▶ _EXERCISE INSTRUCTIONS_
Stop after the line with "low, high = Vector((1e9,)": repeat exactly every line before it, beginning with the first, and that line itself.

▶ _Source records_
┄┄┄┄┄┄
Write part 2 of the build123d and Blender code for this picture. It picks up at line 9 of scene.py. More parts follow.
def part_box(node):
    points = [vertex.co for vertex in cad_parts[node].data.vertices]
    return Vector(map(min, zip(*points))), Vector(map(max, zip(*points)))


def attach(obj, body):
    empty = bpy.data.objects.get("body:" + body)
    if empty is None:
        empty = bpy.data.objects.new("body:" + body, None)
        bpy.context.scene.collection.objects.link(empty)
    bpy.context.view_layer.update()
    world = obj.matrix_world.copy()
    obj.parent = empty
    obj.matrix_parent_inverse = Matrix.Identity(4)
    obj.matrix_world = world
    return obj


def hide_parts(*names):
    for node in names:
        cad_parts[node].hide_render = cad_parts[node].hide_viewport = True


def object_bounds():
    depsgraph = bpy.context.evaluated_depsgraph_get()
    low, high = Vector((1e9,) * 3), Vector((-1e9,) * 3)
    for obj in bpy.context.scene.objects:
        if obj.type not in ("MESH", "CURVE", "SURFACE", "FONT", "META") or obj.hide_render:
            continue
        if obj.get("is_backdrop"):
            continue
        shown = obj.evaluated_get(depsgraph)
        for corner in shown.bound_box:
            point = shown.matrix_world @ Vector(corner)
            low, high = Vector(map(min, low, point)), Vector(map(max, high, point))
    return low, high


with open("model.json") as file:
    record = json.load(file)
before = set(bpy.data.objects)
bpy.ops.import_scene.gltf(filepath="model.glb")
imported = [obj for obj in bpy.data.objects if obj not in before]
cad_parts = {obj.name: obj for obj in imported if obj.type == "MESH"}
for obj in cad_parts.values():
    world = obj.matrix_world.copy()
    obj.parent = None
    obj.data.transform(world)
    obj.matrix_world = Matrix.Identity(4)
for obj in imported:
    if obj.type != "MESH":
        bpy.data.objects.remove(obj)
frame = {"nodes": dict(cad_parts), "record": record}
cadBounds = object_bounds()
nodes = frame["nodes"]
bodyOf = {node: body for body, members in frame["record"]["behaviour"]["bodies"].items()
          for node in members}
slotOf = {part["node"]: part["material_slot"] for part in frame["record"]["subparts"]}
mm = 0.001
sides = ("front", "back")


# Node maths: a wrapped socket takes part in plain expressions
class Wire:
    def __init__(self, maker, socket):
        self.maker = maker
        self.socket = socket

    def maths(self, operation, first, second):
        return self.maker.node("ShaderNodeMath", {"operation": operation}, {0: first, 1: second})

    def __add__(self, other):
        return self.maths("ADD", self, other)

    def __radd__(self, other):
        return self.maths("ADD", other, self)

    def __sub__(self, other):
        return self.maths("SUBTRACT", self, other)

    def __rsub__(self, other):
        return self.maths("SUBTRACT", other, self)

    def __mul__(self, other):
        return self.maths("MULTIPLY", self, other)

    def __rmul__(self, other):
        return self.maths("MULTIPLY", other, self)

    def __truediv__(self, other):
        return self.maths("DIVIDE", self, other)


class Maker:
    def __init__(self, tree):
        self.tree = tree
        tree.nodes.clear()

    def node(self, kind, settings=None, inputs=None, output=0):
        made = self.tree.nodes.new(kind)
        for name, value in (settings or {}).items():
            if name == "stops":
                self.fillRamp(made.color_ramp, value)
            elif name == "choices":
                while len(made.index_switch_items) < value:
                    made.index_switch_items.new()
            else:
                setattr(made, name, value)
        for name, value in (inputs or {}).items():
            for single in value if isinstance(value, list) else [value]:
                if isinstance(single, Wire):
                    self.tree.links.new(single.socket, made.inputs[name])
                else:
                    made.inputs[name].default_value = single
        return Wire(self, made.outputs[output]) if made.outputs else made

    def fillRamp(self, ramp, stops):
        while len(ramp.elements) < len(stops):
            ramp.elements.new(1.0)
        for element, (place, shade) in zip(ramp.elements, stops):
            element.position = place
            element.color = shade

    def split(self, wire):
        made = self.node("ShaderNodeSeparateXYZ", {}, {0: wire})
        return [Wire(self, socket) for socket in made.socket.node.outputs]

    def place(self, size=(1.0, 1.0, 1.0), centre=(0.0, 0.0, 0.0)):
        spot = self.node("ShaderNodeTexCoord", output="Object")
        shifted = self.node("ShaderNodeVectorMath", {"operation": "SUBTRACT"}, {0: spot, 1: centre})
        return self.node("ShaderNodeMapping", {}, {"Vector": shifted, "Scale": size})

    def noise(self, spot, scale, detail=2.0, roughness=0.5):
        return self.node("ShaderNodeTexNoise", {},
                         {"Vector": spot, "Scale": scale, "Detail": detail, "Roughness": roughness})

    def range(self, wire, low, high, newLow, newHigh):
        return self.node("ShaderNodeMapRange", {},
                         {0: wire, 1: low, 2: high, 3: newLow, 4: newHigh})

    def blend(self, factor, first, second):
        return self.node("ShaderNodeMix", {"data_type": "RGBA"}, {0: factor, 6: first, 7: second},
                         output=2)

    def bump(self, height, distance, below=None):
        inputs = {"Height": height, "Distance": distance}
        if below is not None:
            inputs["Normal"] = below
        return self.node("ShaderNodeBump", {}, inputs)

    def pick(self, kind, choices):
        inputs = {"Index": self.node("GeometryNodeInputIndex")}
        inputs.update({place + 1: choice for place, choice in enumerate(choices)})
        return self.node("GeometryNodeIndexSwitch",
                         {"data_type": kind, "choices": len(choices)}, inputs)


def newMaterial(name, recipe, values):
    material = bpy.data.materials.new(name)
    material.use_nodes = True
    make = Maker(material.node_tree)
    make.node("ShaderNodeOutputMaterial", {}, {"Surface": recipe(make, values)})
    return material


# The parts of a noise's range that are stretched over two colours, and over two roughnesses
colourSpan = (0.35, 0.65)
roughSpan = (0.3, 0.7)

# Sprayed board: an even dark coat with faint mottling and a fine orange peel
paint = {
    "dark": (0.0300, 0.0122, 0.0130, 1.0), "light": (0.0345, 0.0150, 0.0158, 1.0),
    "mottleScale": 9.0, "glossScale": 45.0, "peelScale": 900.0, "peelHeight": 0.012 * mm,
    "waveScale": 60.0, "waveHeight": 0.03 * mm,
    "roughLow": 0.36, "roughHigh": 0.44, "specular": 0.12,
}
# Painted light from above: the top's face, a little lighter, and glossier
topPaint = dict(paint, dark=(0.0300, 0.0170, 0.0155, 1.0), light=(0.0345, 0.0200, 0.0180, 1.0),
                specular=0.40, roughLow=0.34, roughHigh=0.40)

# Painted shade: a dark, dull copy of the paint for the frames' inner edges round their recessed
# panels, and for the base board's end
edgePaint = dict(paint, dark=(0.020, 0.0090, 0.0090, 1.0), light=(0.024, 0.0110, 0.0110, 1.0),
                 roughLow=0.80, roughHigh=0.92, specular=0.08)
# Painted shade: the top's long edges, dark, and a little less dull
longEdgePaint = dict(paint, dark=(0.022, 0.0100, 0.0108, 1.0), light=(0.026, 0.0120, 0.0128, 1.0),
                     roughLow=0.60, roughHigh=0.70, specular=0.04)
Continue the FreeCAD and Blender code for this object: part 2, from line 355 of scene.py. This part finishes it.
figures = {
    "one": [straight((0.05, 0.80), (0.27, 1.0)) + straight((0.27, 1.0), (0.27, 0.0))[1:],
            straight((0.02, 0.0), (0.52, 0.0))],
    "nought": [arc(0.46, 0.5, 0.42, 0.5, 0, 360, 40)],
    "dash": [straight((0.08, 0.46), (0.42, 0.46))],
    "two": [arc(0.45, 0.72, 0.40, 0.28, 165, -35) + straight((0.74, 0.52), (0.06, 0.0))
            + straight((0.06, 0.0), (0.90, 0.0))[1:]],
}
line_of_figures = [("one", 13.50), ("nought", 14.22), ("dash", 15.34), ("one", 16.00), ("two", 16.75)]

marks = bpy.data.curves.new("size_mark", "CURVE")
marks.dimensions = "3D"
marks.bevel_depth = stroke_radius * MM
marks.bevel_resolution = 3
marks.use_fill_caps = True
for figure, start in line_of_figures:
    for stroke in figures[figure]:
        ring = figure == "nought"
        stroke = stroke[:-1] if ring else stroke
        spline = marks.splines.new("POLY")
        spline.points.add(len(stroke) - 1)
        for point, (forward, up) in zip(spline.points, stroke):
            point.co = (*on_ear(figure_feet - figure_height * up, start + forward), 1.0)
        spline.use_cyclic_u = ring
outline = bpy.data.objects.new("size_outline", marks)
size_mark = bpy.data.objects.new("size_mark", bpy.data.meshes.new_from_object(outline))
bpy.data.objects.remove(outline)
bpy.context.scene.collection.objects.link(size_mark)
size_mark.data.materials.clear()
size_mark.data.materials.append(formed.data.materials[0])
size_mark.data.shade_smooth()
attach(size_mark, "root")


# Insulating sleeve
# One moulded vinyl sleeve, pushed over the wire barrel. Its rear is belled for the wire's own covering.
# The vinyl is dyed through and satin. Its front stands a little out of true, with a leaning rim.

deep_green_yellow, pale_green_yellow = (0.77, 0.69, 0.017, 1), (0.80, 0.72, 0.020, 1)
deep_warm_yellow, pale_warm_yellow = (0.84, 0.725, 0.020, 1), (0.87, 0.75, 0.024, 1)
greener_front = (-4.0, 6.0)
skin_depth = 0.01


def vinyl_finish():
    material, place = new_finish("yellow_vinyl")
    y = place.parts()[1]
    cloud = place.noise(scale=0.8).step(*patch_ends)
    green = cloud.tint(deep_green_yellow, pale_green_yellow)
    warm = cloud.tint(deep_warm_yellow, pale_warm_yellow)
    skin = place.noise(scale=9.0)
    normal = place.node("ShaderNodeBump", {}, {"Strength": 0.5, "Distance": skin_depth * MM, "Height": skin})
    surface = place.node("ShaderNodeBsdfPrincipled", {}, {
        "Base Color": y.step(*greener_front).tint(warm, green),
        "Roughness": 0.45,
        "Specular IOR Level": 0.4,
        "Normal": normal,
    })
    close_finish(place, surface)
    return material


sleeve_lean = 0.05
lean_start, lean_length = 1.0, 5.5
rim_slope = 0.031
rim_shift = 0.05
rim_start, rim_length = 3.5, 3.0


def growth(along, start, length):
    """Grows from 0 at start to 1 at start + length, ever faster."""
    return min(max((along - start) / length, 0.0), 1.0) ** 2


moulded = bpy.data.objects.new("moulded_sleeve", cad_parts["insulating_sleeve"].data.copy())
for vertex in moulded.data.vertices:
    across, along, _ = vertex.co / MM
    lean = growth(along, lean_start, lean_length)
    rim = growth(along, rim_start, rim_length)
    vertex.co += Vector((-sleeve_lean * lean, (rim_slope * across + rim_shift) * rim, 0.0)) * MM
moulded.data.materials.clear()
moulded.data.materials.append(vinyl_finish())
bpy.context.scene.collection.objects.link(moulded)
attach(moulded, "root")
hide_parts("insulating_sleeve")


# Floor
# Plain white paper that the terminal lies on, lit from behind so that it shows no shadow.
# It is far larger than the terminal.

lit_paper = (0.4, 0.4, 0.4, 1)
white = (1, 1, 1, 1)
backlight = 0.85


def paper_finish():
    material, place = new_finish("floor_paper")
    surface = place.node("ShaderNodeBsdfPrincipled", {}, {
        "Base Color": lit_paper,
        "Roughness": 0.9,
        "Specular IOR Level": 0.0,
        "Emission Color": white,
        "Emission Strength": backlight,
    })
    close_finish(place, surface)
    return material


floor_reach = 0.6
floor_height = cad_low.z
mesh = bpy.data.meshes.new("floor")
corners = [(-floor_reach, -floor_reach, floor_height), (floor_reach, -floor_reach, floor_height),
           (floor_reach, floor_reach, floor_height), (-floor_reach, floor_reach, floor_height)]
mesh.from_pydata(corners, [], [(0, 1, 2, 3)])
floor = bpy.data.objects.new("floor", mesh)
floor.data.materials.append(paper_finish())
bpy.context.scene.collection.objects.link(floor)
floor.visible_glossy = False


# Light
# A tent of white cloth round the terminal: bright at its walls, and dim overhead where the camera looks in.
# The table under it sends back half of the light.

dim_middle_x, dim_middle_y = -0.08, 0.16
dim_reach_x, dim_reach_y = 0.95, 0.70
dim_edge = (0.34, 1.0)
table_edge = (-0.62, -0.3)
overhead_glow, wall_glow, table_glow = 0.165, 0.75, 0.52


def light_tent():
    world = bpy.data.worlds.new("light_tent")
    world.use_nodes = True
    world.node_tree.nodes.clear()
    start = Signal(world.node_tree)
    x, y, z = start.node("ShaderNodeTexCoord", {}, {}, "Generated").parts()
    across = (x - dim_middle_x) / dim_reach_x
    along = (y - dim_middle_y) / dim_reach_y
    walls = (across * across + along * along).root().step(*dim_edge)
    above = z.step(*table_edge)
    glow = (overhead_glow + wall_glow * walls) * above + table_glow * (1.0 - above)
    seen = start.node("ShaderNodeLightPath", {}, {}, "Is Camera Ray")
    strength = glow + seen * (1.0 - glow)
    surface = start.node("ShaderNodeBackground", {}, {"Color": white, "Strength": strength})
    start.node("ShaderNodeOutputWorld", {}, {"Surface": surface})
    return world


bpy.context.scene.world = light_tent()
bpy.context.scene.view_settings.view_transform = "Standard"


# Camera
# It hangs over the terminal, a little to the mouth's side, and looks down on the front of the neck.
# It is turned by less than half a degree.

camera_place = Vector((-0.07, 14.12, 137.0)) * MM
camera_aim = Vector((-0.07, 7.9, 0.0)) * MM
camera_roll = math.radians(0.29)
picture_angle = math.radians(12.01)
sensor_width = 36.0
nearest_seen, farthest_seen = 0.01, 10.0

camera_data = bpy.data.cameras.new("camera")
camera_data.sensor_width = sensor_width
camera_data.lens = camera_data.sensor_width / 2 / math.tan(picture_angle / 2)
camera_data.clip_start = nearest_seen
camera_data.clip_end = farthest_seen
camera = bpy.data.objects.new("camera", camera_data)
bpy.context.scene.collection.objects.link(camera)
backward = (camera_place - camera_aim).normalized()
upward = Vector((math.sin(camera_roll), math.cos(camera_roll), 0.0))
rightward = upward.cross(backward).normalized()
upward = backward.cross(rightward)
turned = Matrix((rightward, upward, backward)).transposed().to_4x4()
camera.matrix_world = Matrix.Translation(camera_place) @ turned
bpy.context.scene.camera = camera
┄┄┄┄┄┄
▶ _ANSWER TO THE PROBLEM_
Write part 2 of the build123d and Blender code for this picture. It picks up at line 9 of scene.py. More parts follow.
def part_box(node):
    points = [vertex.co for vertex in cad_parts[node].data.vertices]
    return Vector(map(min, zip(*points))), Vector(map(max, zip(*points)))


def attach(obj, body):
    empty = bpy.data.objects.get("body:" + body)
    if empty is None:
        empty = bpy.data.objects.new("body:" + body, None)
        bpy.context.scene.collection.objects.link(empty)
    bpy.context.view_layer.update()
    world = obj.matrix_world.copy()
    obj.parent = empty
    obj.matrix_parent_inverse = Matrix.Identity(4)
    obj.matrix_world = world
    return obj


def hide_parts(*names):
    for node in names:
        cad_parts[node].hide_render = cad_parts[node].hide_viewport = True


def object_bounds():
    depsgraph = bpy.context.evaluated_depsgraph_get()
    low, high = Vector((1e9,) * 3), Vector((-1e9,) * 3)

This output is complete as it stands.